Provaci sempre

di Caterina Balducci

Storie di Smemo
Provaci sempre

E’ difficile spiegare, a chi non ci è nato, una regione bizzarra ed estrema come la Romagna, da non confondersi con la cugina Emilia, così-lontana-così-vicina… Forse la Romagna è soprattutto eccentrica e non ammette mezze misure. Gli aspetti eccentrici, dicevo, sono tanti: il carattere estroverso delle persone, un po’ invadenti e con la battuta sempre pronta, l’incredibile devozione verso il lavoro e verso il turista, la spontaneità e la gioia di vivere, gli eccessi, il divertimento… Ma se c’è una passione veramente radicata in Romagna, be’, è quella per le due ruote, della bici – senz’altro – ma ancora di più delle moto… Potremmo chiamarla religione? Forse, perché fa parte dei rituali del luogo. Chiunque in Romagna ha guidato un mezzo a due ruote sin dalla più tenera età, a chiunque sono stati impartiti i dogmi motociclistici sin da piccolo. Ora, mi rendo conto che una religione più pagana non possa esistere, e che in quanto tale sia attaccabile, ma è un tratto quasi antropologico. D’altronde, la moto si accompagna alla spregiudicatezza e al senso di libertà tipici del luogo, la moto ti fa sfrecciare beatamente tra il lungomare e le colline dell’entroterra…

Questa premessa solo per cercare di giustificare, nel caso ce ne fosse bisogno, perché i vari signori Rossi e Simoncelli abbiano trasmesso ai loro prodigiosi figli una passione tanto pericolosa… Credo l’abbiano fatto con la più totale naturalezza sin da quando i loro bimbi erano molto piccoli, e molto lontani dai riflettori di tutti il mondo, perché alle passioni non si guarda in faccia, le passioni esistono per essere vissute in pieno e, possibilmente, per essere trasmesse. La Moto GP regala delle emozioni che forse ci fanno immaginare i piloti come degli esseri super-umani, immortali. Non è così, e la notizia di oggi ci ha violentemente riportato alla realtà.

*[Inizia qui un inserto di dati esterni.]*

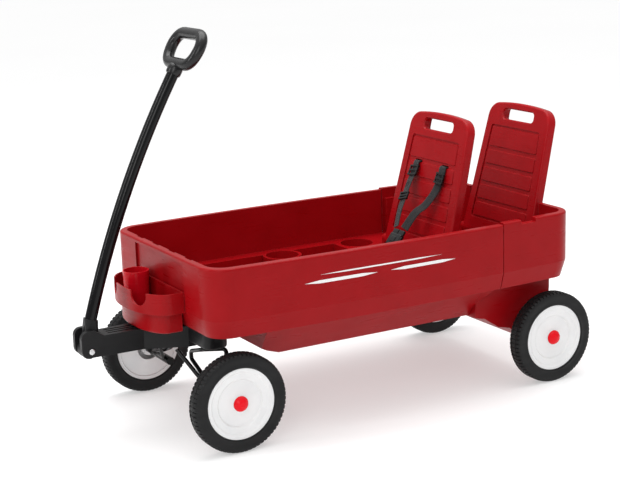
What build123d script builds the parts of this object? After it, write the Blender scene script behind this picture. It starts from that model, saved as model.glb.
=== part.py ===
"""Children's pull wagon: moulded bed, steered front truck, draw handle and two folding seat backs.

Millimetres, +Z up, the draw handle at -X, the wheels standing on Z = 0.
"""
from build123d import *
from math import cos, radians, sin
import os

os.makedirs("parts", exist_ok=True)

# ---- wheels and axles ----
wheel_diameter = 230.0
tyre_width = 40.0
disc_diameter = 165.0
wheel_track = 516.0            # between the middle planes of the two tyres
wheel_base = 879.0
axle_diameter = 12.0
running_clearance = 0.05       # radial, wherever a shaft turns in a bore
hub_bore_diameter = 20.0       # hub hole that takes the bushing
hub_diameter = 36.0
hub_inner_reach = 22.0         # hub ends, measured from the wheel's middle plane
hub_outer_reach = 13.0
end_play = 0.5
cap_diameter = 36.0
cap_height = 13.0

# ---- bed ----
body_length = 1006.0
body_end_width = 544.0
body_mid_width = 574.0
corner_radius = 60.0
skin = 3.5
rim_width = 17.0
rim_radius = 5.0
rim_height = 427.0
rear_rim_height = 431.0
ledge_height = 308.0
skirt_height = 266.0
skirt_inset = 12.0
seam_setback = 779.0           # from the bed's front edge to the joint with the rear box
seam_gap = 2.5
joint_gap = 0.6
front_axle_setback = 62.5
recess_half_width = 135.0
recess_depth = 5.0
notch_setback = 834.0
notch_length = 46.0
notch_depth = 10.0
nest_wall = 6.0
nest_height = 372.0            # top of the rear wall where the rear seat back leans over it

# ---- tub below the bed ----
tub_wall = 4.0
tub_half_width = 236.0
tub_shoulder_height = 262.0
tub_crease_half_width = 195.0
tub_crease_height = 212.0
tub_bottom_half_width = 168.0
tub_bottom_height = 180.0
tub_front_setback = 162.0
tub_rear_setback = 754.0
bench_setback = 605.0
well_diameter = 86.0
well_wall = 7.0
well_offset = 205.0
well_depth = 37.0
well_setbacks = (435.0, 660.0)

# ---- rear housing ----
housing_half_width = 200.0
housing_wall = 5.0
footwell_setback = 880.0       # rear wall of the footwell, from the bed's front edge
footwell_half_width = 194.0
floor_bolt_inset = 11.0
floor_bolt_boss = 8.0

# ---- seat backs ----
seat_width = 290.0
seat_top_width = 252.0
seat_thickness = 27.0
seat_length = 350.0
seat_lean = 14.0
seat_crown = 10.0
seat_corner_radius = 40.0
seat_edge_radius = 6.0
seat_skin = 4.5
seat_floor_clearance = 0.8
front_seat_setback = 721.5
rear_seat_setback = 972.5
slot_width = 126.0
slot_height = 27.0
slot_bar = 19.0
panel_margin = 27.0
panel_top = 285.0
panel_bottom = 32.0
panel_depth = 1.0
groove_depth = 3.5
groove_width = 10.0
top_cell_share = 1.4            # height of the top cell against the others
cell_count = 5
slot_lip = 14.0
slot_lip_depth = 10.0
slot_bevel = 3.0
seat_pin_diameter = 10.0
lug_thickness = 12.0
lug_gap = 1.0

# ---- harness ----
webbing_width = 25.0
webbing_thickness = 2.5
webbing_clearance = 0.3
strap_spacing = 117.0
strap_top = 218.0
strap_bottom = 80.0
buckle_height = 40.0

# ---- front tray and cup ----
tray_half_width = 133.0
tray_reach = 94.0
tray_straight = 30.0
tray_wall = 3.5
tray_bottom = 255.0
tray_step = 303.0
tray_top = 351.0
tray_overhang = 16.0
notch_width = 52.0
notch_offset = 67.0
cup_diameter = 62.0
cup_height = 113.0
cup_offset = 51.0
cup_setback = -37.0
cup_wall = 2.5
screw_diameter = 5.0
screw_head_diameter = 11.0
screw_clearance = 0.1

# ---- steering truck ----
tongue_bottom = 203.0
bolster_bottom = 215.0
truck_top = 252.0
turntable_radius = 41.0
bearing_thickness = 2.0
bearing_gap = 0.3
kingpin_diameter = 16.0
bolster_half_length = 170.0
bolster_half_depth = 30.0
bolster_corner = 22.0
tongue_half_width = 28.0
ear_spacing = 44.0             # between the middles of the two ears
ear_thickness = 12.0
ear_reach = 210.5
ear_bottom = 203.5
ear_top = 266.0
tongue_end = 155.0             # front of the arm's body, ahead of the bed
brace_diameter = 10.0
sleeve_diameter = 20.0
stub_start = 105.0             # inner end of each front stub axle, from the middle

# ---- handle ----
pivot_reach = 187.5
pivot_height = 218.0
clevis_bolt_diameter = 8.0
yoke_clearance = 0.6           # each side, between the yoke and an ear
yoke_depth = 32.0
yoke_barrel = 40.0
handle_tube_diameter = 28.0
handle_tube_wall = 2.0
handle_lean_low = 15.8
handle_lean_top = 31.0
handle_tube_start = 40.0       # tube's lower end, up from the pivot
handle_tube_length = 637.0
yoke_socket = 32.0
grip_socket = 14.0
tube_offset = 7.0              # tube ahead of the pivot
grip_width = 152.0
grip_height = 98.0
grip_thickness = 23.0
grip_corner = 30.0
grip_bar = 24.0
grip_round = 9.0
grip_taper = 22.0              # each side, from the top bar to the bottom bar

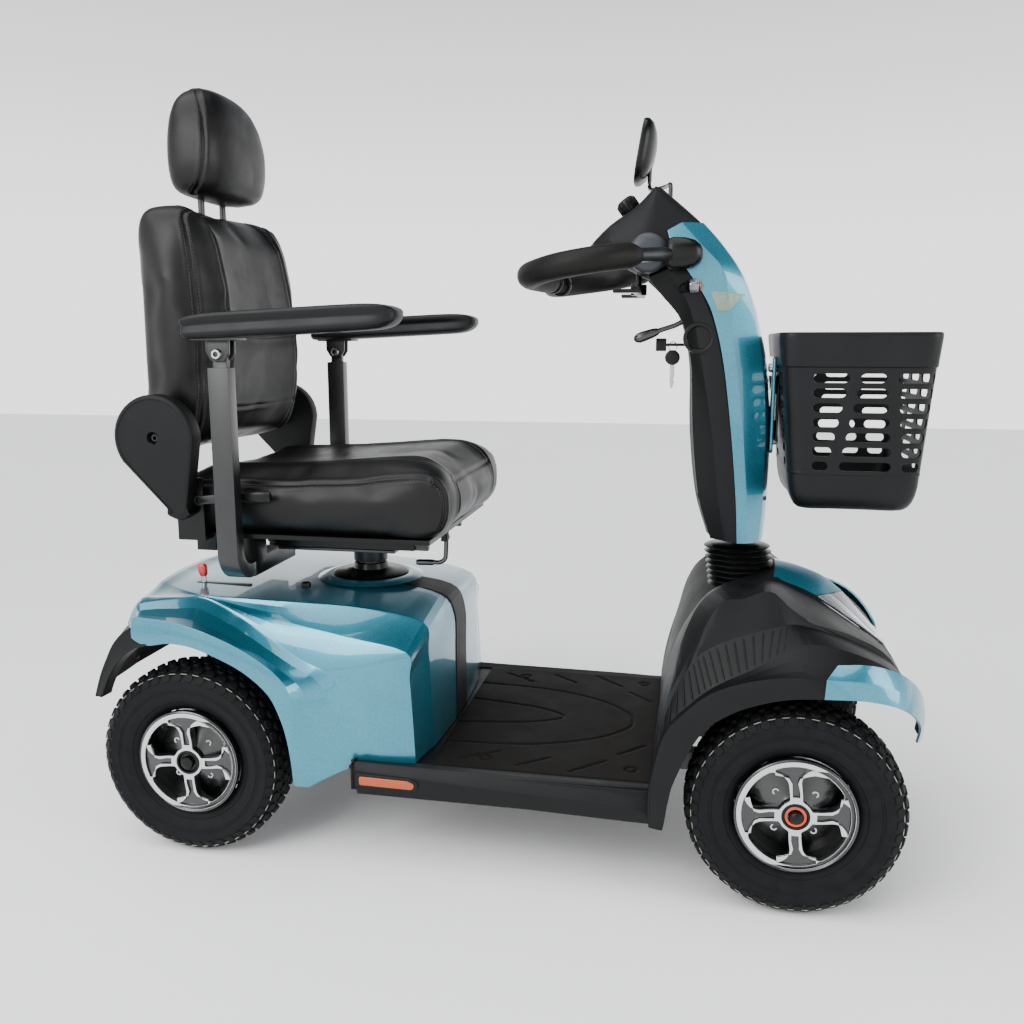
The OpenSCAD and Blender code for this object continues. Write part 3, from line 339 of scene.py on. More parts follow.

Tornando al personale, e ai regionalismi, Marco Simoncelli viveva in un paese di diecimila abitanti sulle colline di Riccione, si chiama Coriano, ed è lo stesso dove io sono nata e cresciuta. La prima volta che l’ho contattato per Smemoranda non ho potuto sorvolare su questo particolare e in tutte le mail, prima della consegna del pezzo, c’era tra di noi un riferimento divertito al nostro essere compaesani. Forse è proprio quando perdi le radici che hai più bisogno di ritrovarle, e mi riempiva di orgoglio raccontare in riunione di redazione, già alcuni anni fa, di quel pilota “che ricordava tanto Valentino” e che era proprio del mio paese. Naturalmente anche Coriano si era attrezzata alla grande per essere degna di un tale cittadino: all’ingresso del paese il tabellone elettronico del comune era più aggiornato sui risultati del suo campione che sulle assemblee municipali… I corianesi, oltre ad esibire su molti balconi delle loro case la bandiera col numero della moto di Simoncelli, avevano anche affisso in paese un mega striscione che mi faceva tanto sorridere: “Vai Marco, provaci sempre, dagli il gas!”. Un incoraggiamento anche per i momenti di difficoltà.

Sono orgogliosa, oltre che piena di tristezza, di avere condiviso con Marco i natali e l’esperienza di Smemoranda. Ci teneva, al pezzo per la Smemo. Sapeva di rivolgersi a tantissimi giovani e voleva che il messaggio fosse forte e chiaro, inequivocabile. Come quello dell’edizione di quest’anno, “Dream”, dove invitava i ragazzi a non mollare i propri sogni. Si scusava, via mail, del suo italiano, che invece a noi andava benissimo. Abbiamo sempre bisogno che chi scrive ai ragazzi parli la lingua dei ragazzi… E quindi mi piace ricordare Marco, ribelle come i suoi capelli, gentile e spontaneo, romagnolo doc, proprio con una frase del pezzo scritto per la Smemo: “Il mio sogno, oggi che ho 24 anni e corro in MotoGP, è ancora quello di quel bambino che guardava le gare di moto in TV con il suo babbo.” Il suo sogno l’ha rincorso fino all’ultimo, spericolatamente e consapevole dei rischi. Il suo sogno l’ha portato via ma credo che oggi valga ancora di più.